** start Source data **

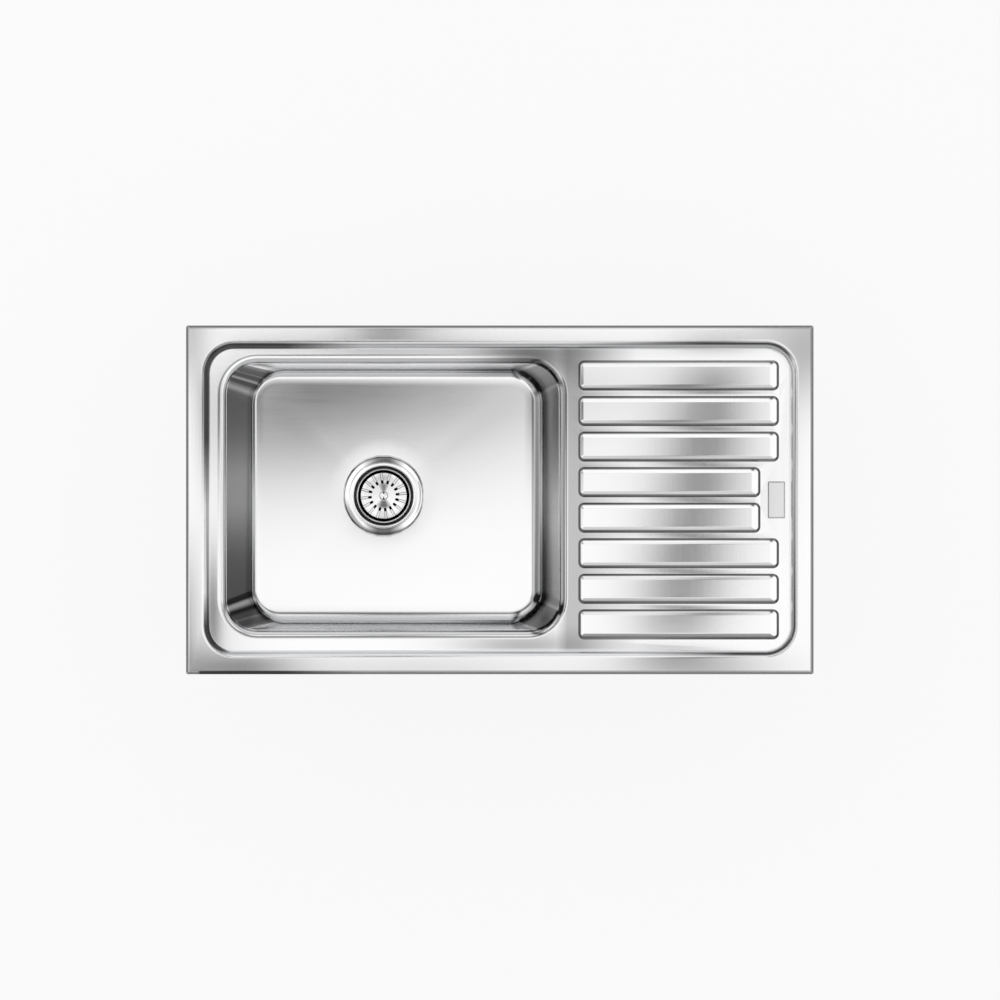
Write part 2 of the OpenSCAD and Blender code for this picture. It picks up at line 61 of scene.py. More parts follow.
distance = cameraSetup["seen"] * cameraSetup["lens"] / 36
bpy.ops.object.camera_add(
    location=(*cameraSetup["middle"], cameraSetup["deckTop"] + distance), rotation=(0, 0, 0)
)
camera = bpy.context.object
camera.name = "camera"
camera.data.lens = cameraSetup["lens"]
camera.data.sensor_width = 36
camera.data.clip_start = 1
camera.data.clip_end = 100
bpy.context.scene.camera = camera
bpy.context.scene.view_settings.view_transform = "Standard"
print("camera placed")


# Materials

class Wire:
    # One output of a node. Sums written on wires add Math nodes.
    def __init__(self, finish, socket):
        self.finish = finish
        self.socket = socket

    def sum(self, operation, first, second):
        return self.finish.node("ShaderNodeMath", {"operation": operation}, {0: first, 1: second})

    def __add__(self, other):
        return self.sum("ADD", self, other)

    def __radd__(self, other):
        return self.sum("ADD", other, self)

    def __sub__(self, other):
        return self.sum("SUBTRACT", self, other)

    def __rsub__(self, other):
        return self.sum("SUBTRACT", other, self)

    def __mul__(self, other):
        return self.sum("MULTIPLY", self, other)

    def __rmul__(self, other):
        return self.sum("MULTIPLY", other, self)

    def __truediv__(self, other):
        return self.sum("DIVIDE", self, other)

    def __pow__(self, other):
        return self.sum("POWER", self, other)

    def __rpow__(self, other):
        return self.sum("POWER", other, self)

    def other(self, output):
        # Another output of the same node
        return Wire(self.finish, self.socket.node.outputs[output])


class Finish:
    # A node tree that is written from its shader backwards
    def __init__(self, tree):
        self.tree = tree

    def node(self, kind, settings=None, sockets=None, output=0):
        made = self.tree.nodes.new(kind)
        for name, value in (settings or {}).items():
            setattr(made, name, value)
        for name, value in (sockets or {}).items():
            self.feed(made.inputs[name], value)
        return Wire(self, made.outputs[output])

    def feed(self, socket, value):
        if isinstance(value, Wire):
            self.tree.links.new(value.socket, socket)
        elif socket.type == "RGBA" and len(value) == 3:
            socket.default_value = (*value, 1)
        else:
            socket.default_value = value

    def place(self, stretch=(1, 1, 1), at=(0, 0, 0)):
        # Object coordinates, moved so that "at" is the origin, then stretched
        coordinates = self.node("ShaderNodeTexCoord", output=3)
        moved = self.node("ShaderNodeVectorMath", {"operation": "SUBTRACT"}, {0: coordinates, 1: at})
        return self.node("ShaderNodeMapping", {"vector_type": "POINT"}, {0: moved, 3: stretch})

    def axes(self, at=(0, 0, 0)):
        x = self.node("ShaderNodeSeparateXYZ", {}, {0: self.place(at=at)})
        return x, x.other(1), x.other(2)

    def facing(self):
        x = self.node("ShaderNodeSeparateXYZ", {}, {0: self.node("ShaderNodeNewGeometry", output=1)})
        return x, x.other(1), x.other(2)

    def noise(self, stretch, scale=1, detail=2, roughness=0.5, at=(0, 0, 0)):
        return self.node(
            "ShaderNodeTexNoise", {},
            {"Vector": self.place(stretch, at), "Scale": scale, "Detail": detail, "Roughness": roughness},
        )

    def turns(self, middle, fineness):
        # Fine rings round an upright axis
        x, y, z = self.axes((*middle, 0))
        radius = (x * x + y * y) ** 0.5
        return self.node(
            "ShaderNodeTexNoise", {"noise_dimensions": "1D"},
            {"W": (radius + z * 0.5) * fineness, "Scale": 1.0, "Detail": 2, "Roughness": 0.6},
        )

    def limit(self, value):
        # Kept from 0 to 1
        return self.node("ShaderNodeMath", {"operation": "MULTIPLY", "use_clamp": True}, {0: value, 1: 1.0})

    def hill(self, value, middle, width):
        # 1 at the middle, falling softly to 0 over the width
        off = (value - middle) / width
        return math.e ** (off * off * -1)

    def past(self, value, start, pace):
        # 0 up to the start, then rising to 1 at the given pace
        return self.limit((value - start) * pace)

    def before(self, value, end, pace):
        # 1 well before the end, falling to 0 there at the given pace
        return self.limit((end - value) * pace)

    def between(self, value, low, high, pace):
        return self.past(value, low, pace) * self.before(value, high, pace)

    def away(self, value):
        # How far a value is from 0, on either side
        return (value * value) ** 0.5

    def mix(self, share, first, second):
        return self.node(
            "ShaderNodeMix", {"data_type": "RGBA"}, {0: share, 6: first, 7: second}, output=2
        )

    def bump(self, height, strength, distance, normal=None):
        sockets = {"Height": height, "Strength": strength, "Distance": distance}
        if normal is not None:
            sockets["Normal"] = normal
        return self.node("ShaderNodeBump", {}, sockets)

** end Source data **

__Problem details__: Extract the lines above, from the first one through the one containing "self.tree = tree", and return only those, unchanged.

__Full output__:
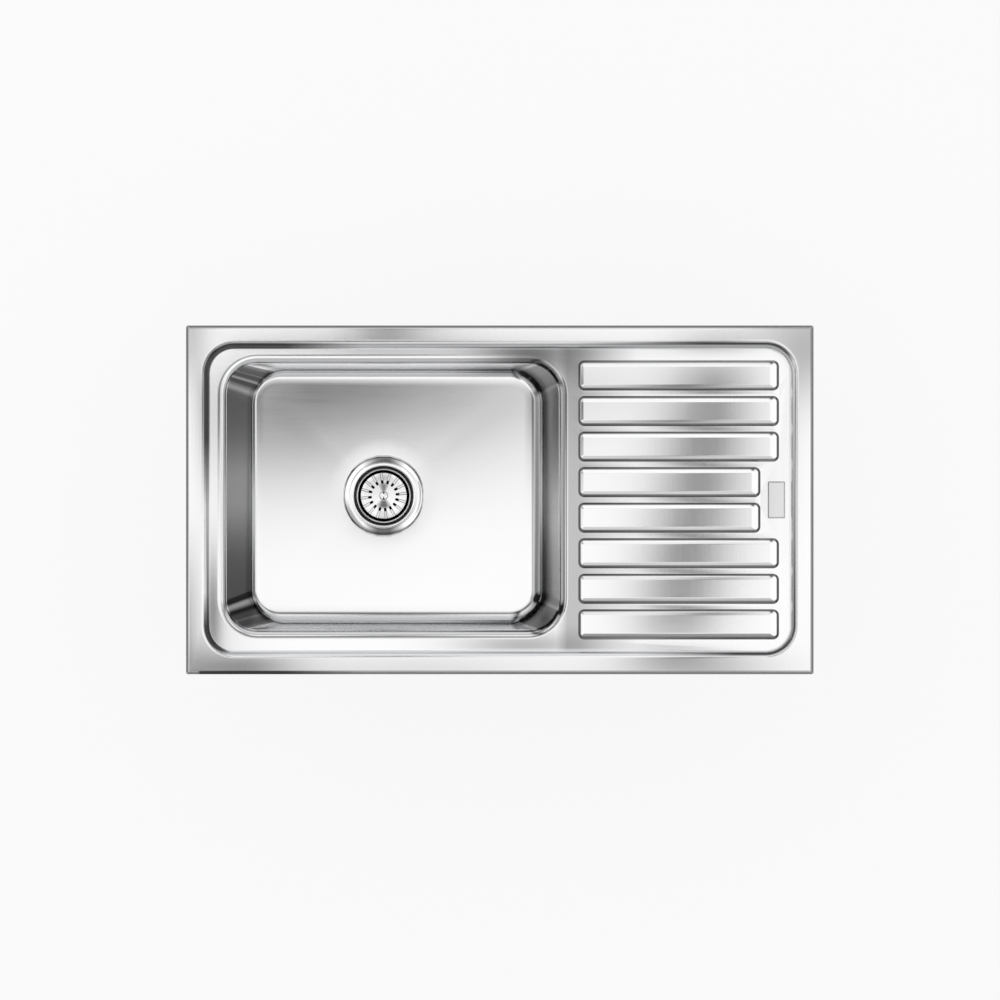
Write part 2 of the OpenSCAD and Blender code for this picture. It picks up at line 61 of scene.py. More parts follow.
distance = cameraSetup["seen"] * cameraSetup["lens"] / 36
bpy.ops.object.camera_add(
    location=(*cameraSetup["middle"], cameraSetup["deckTop"] + distance), rotation=(0, 0, 0)
)
camera = bpy.context.object
camera.name = "camera"
camera.data.lens = cameraSetup["lens"]
camera.data.sensor_width = 36
camera.data.clip_start = 1
camera.data.clip_end = 100
bpy.context.scene.camera = camera
bpy.context.scene.view_settings.view_transform = "Standard"
print("camera placed")


# Materials

class Wire:
    # One output of a node. Sums written on wires add Math nodes.
    def __init__(self, finish, socket):
        self.finish = finish
        self.socket = socket

    def sum(self, operation, first, second):
        return self.finish.node("ShaderNodeMath", {"operation": operation}, {0: first, 1: second})

    def __add__(self, other):
        return self.sum("ADD", self, other)

    def __radd__(self, other):
        return self.sum("ADD", other, self)

    def __sub__(self, other):
        return self.sum("SUBTRACT", self, other)

    def __rsub__(self, other):
        return self.sum("SUBTRACT", other, self)

    def __mul__(self, other):
        return self.sum("MULTIPLY", self, other)

    def __rmul__(self, other):
        return self.sum("MULTIPLY", other, self)

    def __truediv__(self, other):
        return self.sum("DIVIDE", self, other)

    def __pow__(self, other):
        return self.sum("POWER", self, other)

    def __rpow__(self, other):
        return self.sum("POWER", other, self)

    def other(self, output):
        # Another output of the same node
        return Wire(self.finish, self.socket.node.outputs[output])


class Finish:
    # A node tree that is written from its shader backwards
    def __init__(self, tree):
        self.tree = tree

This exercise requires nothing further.